- **PROBLEM STATEMENT**:
For the data that follows, report how many lines contain the word "scene", and nothing else.

- **DATA LINES**:
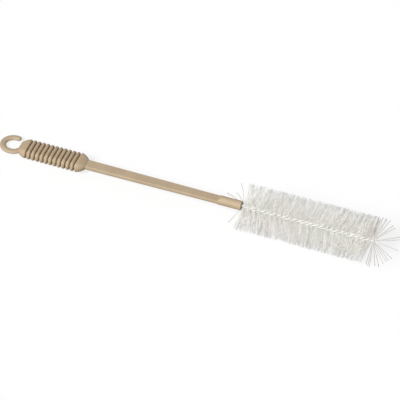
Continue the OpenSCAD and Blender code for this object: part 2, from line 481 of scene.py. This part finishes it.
def makeHead():
    rng = np.random.default_rng(head["seed"])
    count = head["filaments"]
    share = np.linspace(0, 1, count)
    x = head["start"] + (head["end"] - head["start"]) * share + rng.normal(0, head["scatter"], count)
    halves = [halfFilaments(rng, x, share, 1)[:, ::-1], halfFilaments(rng, x, share, 0)]
    paths = onTable(np.concatenate(halves, axis=1))
    radii = head["thickness"] / 2 * rng.uniform(*head["thinToThick"], count)
    wayOut = np.concatenate([halfShare[::-1], halfShare])
    # Painted light at the roots, where the filaments crowd, and a little greyer towards the tips
    shades = np.broadcast_to(head["endShade"] * wayOut, paths.shape[:2])
    edges = np.linspace(0, count, head["pieces"] + 1).astype(int)
    for i in range(head["pieces"]):
        part = slice(edges[i], edges[i + 1])
        piece = layFilaments("headFilaments%d" % (i + 1), paths[part], radii[part], shades[part])
        finishPiece(piece, nylon, "nylon", "bristles")


makeHead()
print("head finished")


# Loose filaments: those in the wire's fold fan out in one plane past the tip, and a few at the
# nose stand back over the handle. Each has its lean off the square towards the tip, in degrees,
# and its length in millimetres.
loose = {
    "thickness": 0.56 * mm,
    "thinToThick": (0.8, 1.15),
    "unevenLean": 1.0,
    "bend": 0.9 * mm,
    "strayCurl": 1.5 * mm,
    "offNose": 1.5 * mm,
    "fanUpper": [(-1, 25), (6, 26), (15, 27), (21, 26), (27, 27.5), (38, 26), (47, 26.5),
                 (70, 33), (75, 32)],
    "fanLower": [(-3, 25), (3, 26), (10, 27), (20, 26), (28, 27.5), (38, 26), (48, 25.5),
                 (57, 26), (61, 27), (85, 28)],
    "atNoseUpper": [(-21, 24), (-41, 16), (-70, 22)],
    "atNoseLower": [(-27, 22.5)],
    "rootToEndShade": (0.68, 0.80),
    "cutShade": 1.0,
    "seed": 5,
}


def loosePaths(rng, x, turn, leans, curl=0):
    t = np.linspace(0, 1, filament["segments"] + 1)[:, None]
    along, away = np.array([1, 0, 0]), outward(np.array(turn))
    paths = []
    for lean, length in leans:
        a = math.radians(lean + rng.normal(0, loose["unevenLean"]))
        way = math.sin(a) * along + math.cos(a) * away
        square = math.cos(a) * along - math.sin(a) * away
        bend = np.cross(way, rng.normal(0, 1, 3)) * rng.normal(0, loose["bend"])
        straight = x * along + t * length * mm * way
        paths.append(straight + t * t * bend + 4 * t * (1 - t) * curl * square)
    return paths


def makeLoose():
    rng = np.random.default_rng(loose["seed"])
    upper, lower = wire["foldTurn"], wire["foldTurn"] + 180
    fan = loosePaths(rng, foldStart, upper, loose["fanUpper"])
    fan += loosePaths(rng, foldStart, lower, loose["fanLower"])
    atNose = noseFront + loose["offNose"]
    strays = loosePaths(rng, atNose, upper, loose["atNoseUpper"], loose["strayCurl"])
    strays += loosePaths(rng, atNose, lower, loose["atNoseLower"])
    # Painted shade: loose filaments are grey along their length and greyest at their cut ends
    shade = np.linspace(*loose["rootToEndShade"], filament["segments"] + 1)
    shade[-1] = loose["cutShade"]
    for name, paths, replaced in (("tipFan", fan, "tip_tuft"), ("noseStrays", strays, "bristles")):
        radii = loose["thickness"] / 2 * rng.uniform(*loose["thinToThick"], len(paths))
        shades = np.tile(shade, (len(paths), 1))
        finishPiece(layFilaments(name, np.array(paths), radii, shades), nylon, "nylon", replaced)


makeLoose()
print("loose filaments finished")


# 1 for rays from the camera, in reflections and through glass, and 0 for the light between things
def seenRays(tree):
    path = addNode(tree, "ShaderNodeLightPath").outputs
    add = {"operation": "ADD", "use_clamp": True}
    seen = addNode(tree, "ShaderNodeMath", add, {0: path["Is Camera Ray"], 1: path["Is Glossy Ray"]})
    seen = addNode(tree, "ShaderNodeMath", add, {0: seen.outputs[0], 1: path["Is Transmission Ray"]})
    return seen.outputs[0]


# Floor: a white paper sweep. To the camera and in reflections it is lifted almost to white, so
# that the brush's shadow on it stays faint.
floor = {"size": 12.0, "below": 0.05 * mm, "unseen": "#9c9c9c", "seen": "#858585", "lift": 0.80}


def paperSweep():
    material, tree = newMaterial("whitePaperSweep")
    seen = seenRays(tree)
    lift = addNode(tree, "ShaderNodeMath", {"operation": "MULTIPLY", 1: floor["lift"]}, {0: seen})
    whiteness = addNode(
        tree, "ShaderNodeMix",
        {"data_type": "RGBA", mixFirst: colour(floor["unseen"]), mixSecond: colour(floor["seen"])},
        {mixShare: seen},
    )
    paper = addNode(tree, "ShaderNodeBsdfDiffuse", links={"Color": whiteness.outputs[mixResult]})
    glow = addNode(tree, "ShaderNodeEmission", {"Color": (1, 1, 1, 1)}, {"Strength": lift.outputs[0]})
    both = addNode(tree, "ShaderNodeAddShader", links={0: paper.outputs[0], 1: glow.outputs[0]})
    addNode(tree, "ShaderNodeOutputMaterial", links={"Surface": both.outputs[0]})
    return material


def makeFloor():
    bpy.ops.object.select_all(action="DESELECT")
    bpy.ops.mesh.primitive_plane_add(size=floor["size"], location=(0, 0, -floor["below"]))
    piece = bpy.context.object
    piece.name = "paperFloor"
    piece.data.materials.append(paperSweep())


makeFloor()

# Light: an even white room, and one broad soft lamp from above on the near side, by the hook
light = {
    "room": 0.20,
    "roomSeen": 1.0,
    "lamp": 3.10,
    "from": (-0.25, -0.72, 0.65),
    "softness": 20.0,
}


def makeLight():
    world = bpy.data.worlds.new("whiteRoom")
    bpy.context.scene.world = world
    world.use_nodes = True
    tree = world.node_tree
    tree.nodes.clear()
    strength = addNode(
        tree, "ShaderNodeMapRange",
        {"To Min": light["room"], "To Max": light["roomSeen"]}, {"Value": seenRays(tree)},
    ).outputs[0]
    room = addNode(tree, "ShaderNodeBackground", {"Color": (1, 1, 1, 1)}, {"Strength": strength})
    addNode(tree, "ShaderNodeOutputWorld", links={"Surface": room.outputs[0]})
    lamp = bpy.data.lights.new("broadLamp", "SUN")
    lamp.energy = light["lamp"]
    lamp.angle = math.radians(light["softness"])
    turn = Vector(light["from"]).to_track_quat("Z", "Y")
    linkNew("broadLamp", lamp).rotation_euler = turn.to_euler()


makeLight()

# Camera: a long lens, looking down on the near side, turned until the brush runs down the frame.
# It is placed by the brush's own line, and aims at a point along it and a little below it.
view = {
    "azimuth": 19.6,
    "elevation": 41.0,
    "roll": 1.77,
    "lens": 600.0,
    "sensor": 36.0,
    "width": 410.9 * mm,
    "aimAlong": 222.6 * mm,
    "aimBelow": 5.25 * mm,
    "farClip": 40.0,
}


def makeCamera():
    a, e = math.radians(view["azimuth"]), math.radians(view["elevation"])
    right = Vector((math.cos(a), math.sin(a), 0))
    back = Vector((math.sin(a) * math.cos(e), -math.cos(a) * math.cos(e), math.sin(e)))
    roll = Matrix.Rotation(math.radians(view["roll"]), 3, back)
    right, up = roll @ right, roll @ back.cross(right)
    alongSeen = Vector((1, 0, 0)) - back * back.x
    belowSeen = back.cross(alongSeen).normalized() * -1
    aim = Vector((view["aimAlong"], 0, 0)) + belowSeen * view["aimBelow"]
    distance = view["width"] * view["lens"] / view["sensor"]
    camera = bpy.data.cameras.new("longLens")
    camera.lens = view["lens"]
    camera.sensor_width = view["sensor"]
    camera.clip_end = view["farClip"]
    piece = linkNew("longLens", camera)
    piece.matrix_world = toWorld @ axesAt(right, up, back, aim + back * distance)
    bpy.context.scene.camera = piece


makeCamera()
bpy.context.scene.view_settings.view_transform = "Standard"
print("floor, light and camera set")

- **TASK SOLUTION**:
4